If your business has enough cash to pay its HMRC arrears, you should deal with them as soon as possible to prevent accumulating fines.

For example, if your VAT or PAYE balances remain unpaid they will accrue interest, particularly if payments have been late in the past.

A LOC (Line of Credit) can be used to pay HMRC arrears

If your business simply doesn’t have enough cash to pay what is owed to HMRC, one option is to use a LOC.

This is a loan from the bank which may only be used for a specific purpose, and is slightly different to a typical bank loan due to the fact that interest is only paid on the amount of money that is withdrawn.

A LOC is usually secured by a business asset to lower the interest rates on the money borrowed. Using a LOC is not often advised, but in some cases where HMRC is beginning to become aggressive in its attempts to recover money, this may be the most effective way of allowing you some breathing space.

In circumstances where the director of a business doesn’t want to affect the end of year balance sheet liabilities, invoice factoring or discounting may be a more viable option to raise funds quickly.

A CVA (Company Voluntary Arrangement) may be the best option

In situations where HMRC arrears have been accumulated it is likely that you also owe money to other creditors.

At a point where it has been established that these debts cannot be paid and you are therefore insolvent, a CVA could be proposed.

CVAs create an agreement between you and your creditors, resulting in an environment in which none of the creditors are able to chase you for payment or propose a ‘winding up’ of the business.

This option relieves the pressure on a company, but is only possible if the firm has significant financial problems and is not solvent. 

Personal finances could be used

In cases where your business is trading well and simply suffering a temporary cash flow setback, providing you are still viable, one option available could be to inject your own personal funds (or additional funds from investors) into the company in order to pay the HMRC arrears.

Where this is possible, it can be a quick way of returning the business to a profitable position and ensure stable operations. However, this is obviously not always an option, as a significant cash reserve is required.

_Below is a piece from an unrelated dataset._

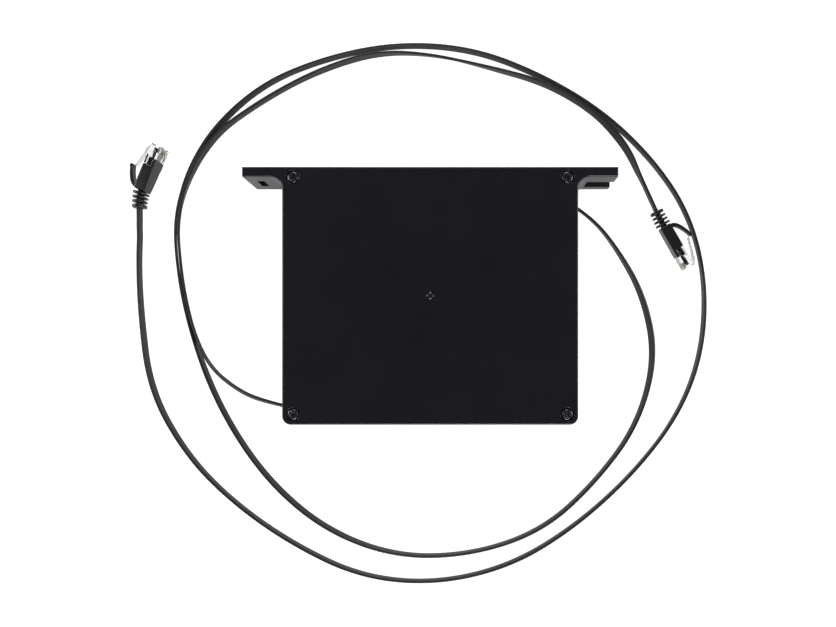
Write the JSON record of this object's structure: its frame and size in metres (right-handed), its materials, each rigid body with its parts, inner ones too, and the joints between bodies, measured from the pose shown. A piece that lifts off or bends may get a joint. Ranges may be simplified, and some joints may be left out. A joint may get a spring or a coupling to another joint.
{
  "type": "network cable retractor",
  "caption": "Flat black spring-return reel for a flat network lead, with a mounting flange, a slotted fixing point and a lead pulled out in loops to a snagless plug at each end.",
  "frame": {"origin": "middle of the housing's back face, on the surface it lies on", "axes": "+Z out of the front cover along the reel's axle, +Y towards the mounting flange, +X towards the open notch end of the flange"},
  "size_m": [0.381, 0.3577, 0.0314],
  "materials": {
    "housing": "satin black moulded ABS",
    "cover": "satin black moulded ABS, finely textured",
    "screw": "black zinc",
    "inner_plastic": "grey acetal",
    "steel": "plain",
    "spring_steel": "blued",
    "lead_jacket": "satin black PVC",
    "boot": "moulded black PVC",
    "plug_clear": "clear polycarbonate",
    "gold": "gold plated",
    "cores": "PVC cores and dark jacket end"
  },
  "bodies": {
    "root": {"rear_housing": "housing", "front_cover": "cover", "cover_screws": "screw", "centre_screw": "screw", "right_exit_bush": "housing", "left_exit_bush": "housing", "axle_post": "steel", "lower_washer": "steel", "upper_washer": "steel", "retaining_clip": "spring_steel", "pawl_pin": "steel", "pawl_spring": "spring_steel", "right_roller_pin": "steel", "left_roller_pin": "steel", "long_lead": "lead_jacket", "short_lead": "lead_jacket", "left_plug_body": "plug_clear", "left_contacts": "gold", "left_wires": "cores", "left_boot": "boot", "right_plug_body": "plug_clear", "right_contacts": "gold", "right_wires": "cores", "right_boot": "boot"},
    "reel": {"spool_core": "inner_plastic", "middle_flange": "inner_plastic", "upper_flange": "inner_plastic", "wound_long_lead": "lead_jacket", "coiled_short_lead": "lead_jacket", "mainspring": "spring_steel", "ratchet_ring": "inner_plastic"},
    "pawl": {"pawl": "inner_plastic"},
    "right_roller": {"right_roller": "inner_plastic"},
    "left_roller": {"left_roller": "inner_plastic"},
    "left_latch": {"left_latch": "plug_clear"},
    "right_latch": {"right_latch": "plug_clear"},
    "left_guard": {"left_guard": "boot"},
    "right_guard": {"right_guard": "boot"}
  },
  "joints": [
    {"name": "reel_turn", "type": "hinge", "parent": "root", "child": "reel", "pos_m": [0, 0, 0.012], "axis": [0, 0, 1], "range_deg": [-720, 1800]},
    {"name": "pawl_swing", "type": "hinge", "parent": "root", "child": "pawl", "pos_m": [0.0315, -0.009, 0.0064], "axis": [0, 0, 1], "range_deg": [0, 10], "stiffness_Nm_per_rad": 0.004},
    {"name": "right_roller_turn", "type": "hinge", "parent": "root", "child": "right_roller", "pos_m": [0.08, 0.0615, 0.015], "axis": [0, 0, 1], "continuous": true},
    {"name": "left_roller_turn", "type": "hinge", "parent": "root", "child": "left_roller", "pos_m": [-0.08, -0.0615, 0.015], "axis": [0, 0, 1], "continuous": true},
    {"name": "left_guard_press", "type": "hinge", "parent": "root", "child": "left_guard", "pos_m": [-0.1944, 0.07415, 0.00655], "axis": [0.0321, -0.0136, 0.9994], "range_deg": [-14.5, 0], "stiffness_Nm_per_rad": 0.004},
    {"name": "left_latch_press", "type": "hinge", "parent": "root", "child": "left_latch", "pos_m": [-0.18263, 0.10109, 0.00654], "axis": [0.0321, -0.0136, 0.9994], "range_deg": [0, 10.2]},
    {"name": "right_guard_press", "type": "hinge", "parent": "root", "child": "right_guard", "pos_m": [0.15689, 0.04904, 0.00731], "axis": [-0.1355, -0.0782, 0.9877], "range_deg": [-14.5, 0], "stiffness_Nm_per_rad": 0.004},
    {"name": "right_latch_press", "type": "hinge", "parent": "root", "child": "right_latch", "pos_m": [0.17134, 0.02343, 0.00726], "axis": [-0.1355, -0.0782, 0.9877], "range_deg": [0, 10.2]}
  ],
  "couplings": [
    {"joint": "left_latch_press", "follows": "left_guard_press", "ratio": -0.69},
    {"joint": "right_latch_press", "follows": "right_guard_press", "ratio": -0.69}
  ]
}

Also, you should be very careful about using your own funds; should the company eventually fail you are likely to leave yourself personally liable for the company’s debt when using this method. This should only be an option used when it is certain the company is in good health. 

A TTP (Time to Pay) arrangement could be negotiated

It is important to remember that while HM Revenue and Customs can become aggressive when trying to recover debts, ultimately they want your company to succeed and would prefer your tax payments to be paid off rather than your company ceasing to trade.

If the business is struggling to pay the full amount as a bulk sum, you may be able to propose a Time To Pay Arrangement and are likely to be given 6-12 months to pay the arrears in instalments that are agreed with HMRC.

This option reduces the pressure of the debt by spreading it along a viable timeline but won’t reduce the amount of money you need to pay. 

Administration may be the best option

When a business becomes insolvent (unable to pay the debts it owes) and has no access to emergency funds, entering the company into administration may be the best way forward while leaving the possibility of a turnaround.

This path prevents you from being liable to legal action, as a third party is appointed to manage the company in the interest of its creditors.

This process can be expensive and sometimes can feel like failure but often, when managed in the correct way, it can ultimately save the company a substantial amount of money.

Whatever you choose to do, keeping ahead of HMRC payments is the sensible option. It can seem tough at times, but there are always ways to bridge the gaps or find solutions that work for you.